GIVEN DATA ->
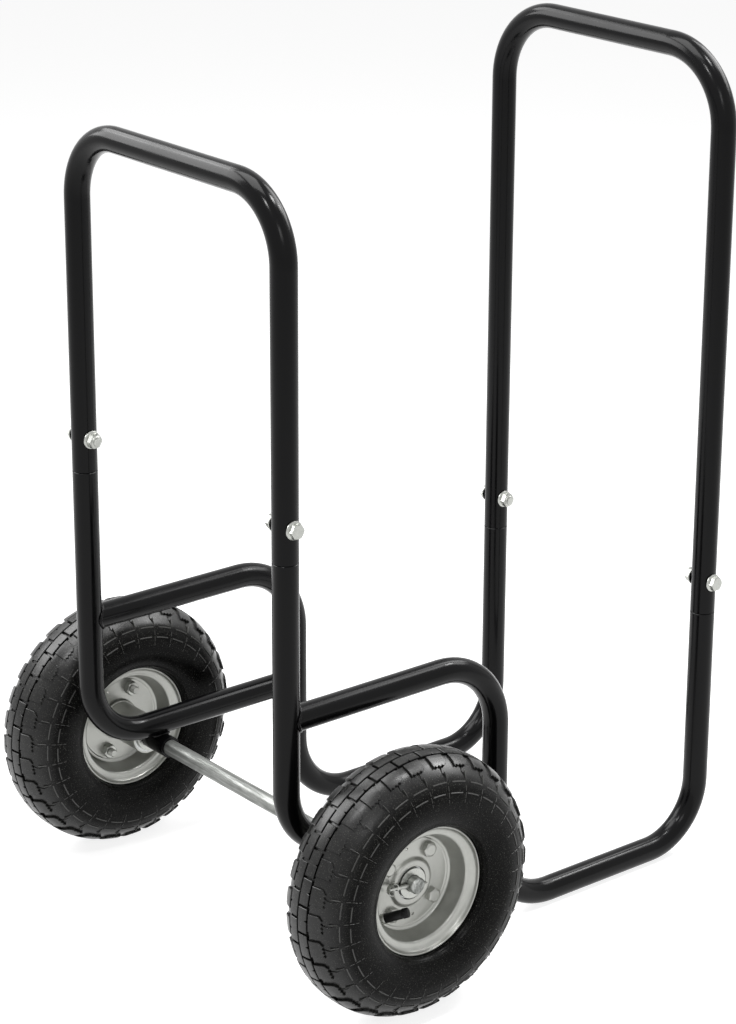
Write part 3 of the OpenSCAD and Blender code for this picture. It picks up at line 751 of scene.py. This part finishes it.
BOSS_FACE = [(17, 5.8)] + arc((20.5, 3.2), 2.6, 90, 35) + arc((25.77, 4.4), 2.4, 215, 265)
INNER_FACE = [(20.3, 2), (24, 2)]
FLAT_DISC = [(27, 2), (30, 2), (43, 2)]
DISC_RING = [(43.6, 2.1), (44.1, 2.5), (44.6, 2.75), (45.1, 2.7), (45.6, 2.85)]
BARREL = arc((45.4, 5.3), 2.4, -75, -12, 6) + [(48.9, 8), (50.2, 13), (51.3, 16.6)]
RIM_FLANGE = arc((55.2, 18.4), 3.4, 168, 95, 7) + [
    (55.6, 21.88), (57.2, 22.25), (58.9, 22.95), (60.3, 24.1), (61.2, 25.6), (61.6, 27.3)]

shared_face = FLAT_DISC + DISC_RING + BARREL + RIM_FLANGE
rims = {name: turned(name, strip(middle + shared_face, SHEET), steps=144)
        for name, middle in (("outer_rim", BOSS_FACE), ("inner_rim", INNER_FACE))}
rims["inner_rim"].scale.x = -1
settle(rims["inner_rim"])
print({name: len(rim.data.polygons) for name, rim in rims.items()})

# %% [markdown]
# Four bolt holes and two small drain holes go through both halves, and the valve comes out through the
# outer one. A Boolean modifier with the EXACT solver cuts each of them with a plain rod, which is
# thrown away afterwards.

# %% Holes in the rims
BOLT_CIRCLE, BOLT_HOLE_R = 34.75, 4.25
BOLT_TURNS = [45, 135, 225, 315]
DRAIN_TURNS, DRAIN_HOLE_R = [90, 270], 1.5
VALVE_HOLE_AT, VALVE_HOLE_R = 15, 4.6
VALVE_TURN = 204.5
VALVE_ROOT = 54.85
VALVE_AXIS = Vector((1, -1)).normalized()              # along X, and along the radius


def on_radius(along, radius, turn):
    """A point of a wheel piece, in metres."""
    turn = math.radians(turn)
    return Vector((along, radius * math.cos(turn), radius * math.sin(turn))) * MM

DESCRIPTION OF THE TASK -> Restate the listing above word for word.

TASK RESULT ->
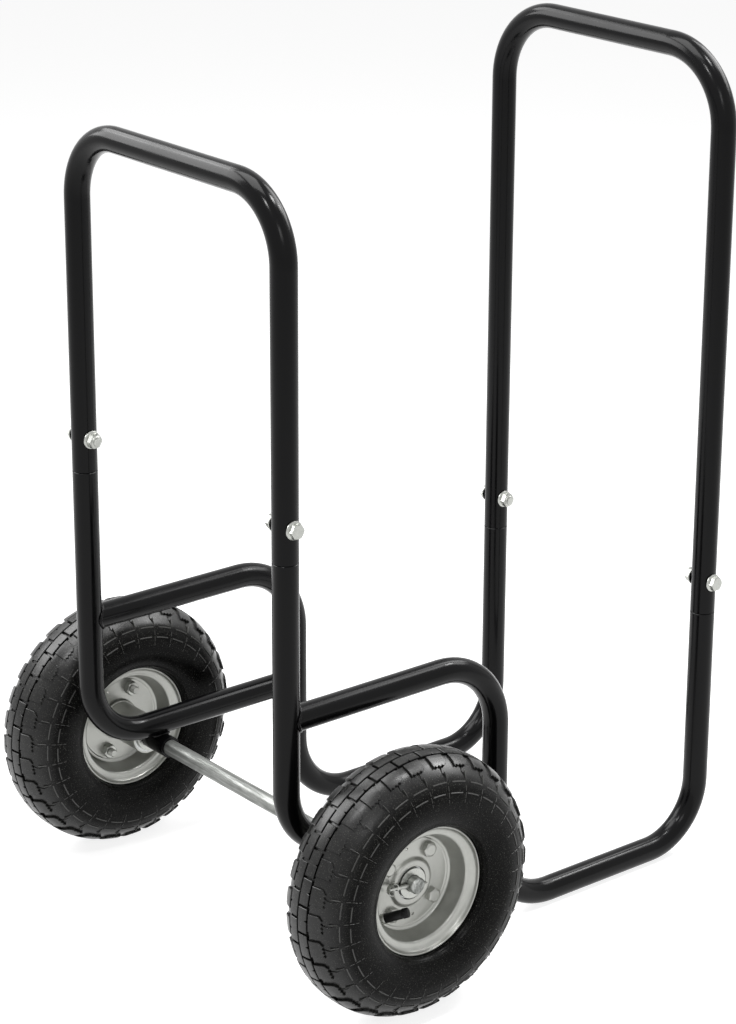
Write part 3 of the OpenSCAD and Blender code for this picture. It picks up at line 751 of scene.py. This part finishes it.
BOSS_FACE = [(17, 5.8)] + arc((20.5, 3.2), 2.6, 90, 35) + arc((25.77, 4.4), 2.4, 215, 265)
INNER_FACE = [(20.3, 2), (24, 2)]
FLAT_DISC = [(27, 2), (30, 2), (43, 2)]
DISC_RING = [(43.6, 2.1), (44.1, 2.5), (44.6, 2.75), (45.1, 2.7), (45.6, 2.85)]
BARREL = arc((45.4, 5.3), 2.4, -75, -12, 6) + [(48.9, 8), (50.2, 13), (51.3, 16.6)]
RIM_FLANGE = arc((55.2, 18.4), 3.4, 168, 95, 7) + [
    (55.6, 21.88), (57.2, 22.25), (58.9, 22.95), (60.3, 24.1), (61.2, 25.6), (61.6, 27.3)]

shared_face = FLAT_DISC + DISC_RING + BARREL + RIM_FLANGE
rims = {name: turned(name, strip(middle + shared_face, SHEET), steps=144)
        for name, middle in (("outer_rim", BOSS_FACE), ("inner_rim", INNER_FACE))}
rims["inner_rim"].scale.x = -1
settle(rims["inner_rim"])
print({name: len(rim.data.polygons) for name, rim in rims.items()})

# %% [markdown]
# Four bolt holes and two small drain holes go through both halves, and the valve comes out through the
# outer one. A Boolean modifier with the EXACT solver cuts each of them with a plain rod, which is
# thrown away afterwards.

# %% Holes in the rims
BOLT_CIRCLE, BOLT_HOLE_R = 34.75, 4.25
BOLT_TURNS = [45, 135, 225, 315]
DRAIN_TURNS, DRAIN_HOLE_R = [90, 270], 1.5
VALVE_HOLE_AT, VALVE_HOLE_R = 15, 4.6
VALVE_TURN = 204.5
VALVE_ROOT = 54.85
VALVE_AXIS = Vector((1, -1)).normalized()              # along X, and along the radius


def on_radius(along, radius, turn):
    """A point of a wheel piece, in metres."""
    turn = math.radians(turn)
    return Vector((along, radius * math.cos(turn), radius * math.sin(turn))) * MM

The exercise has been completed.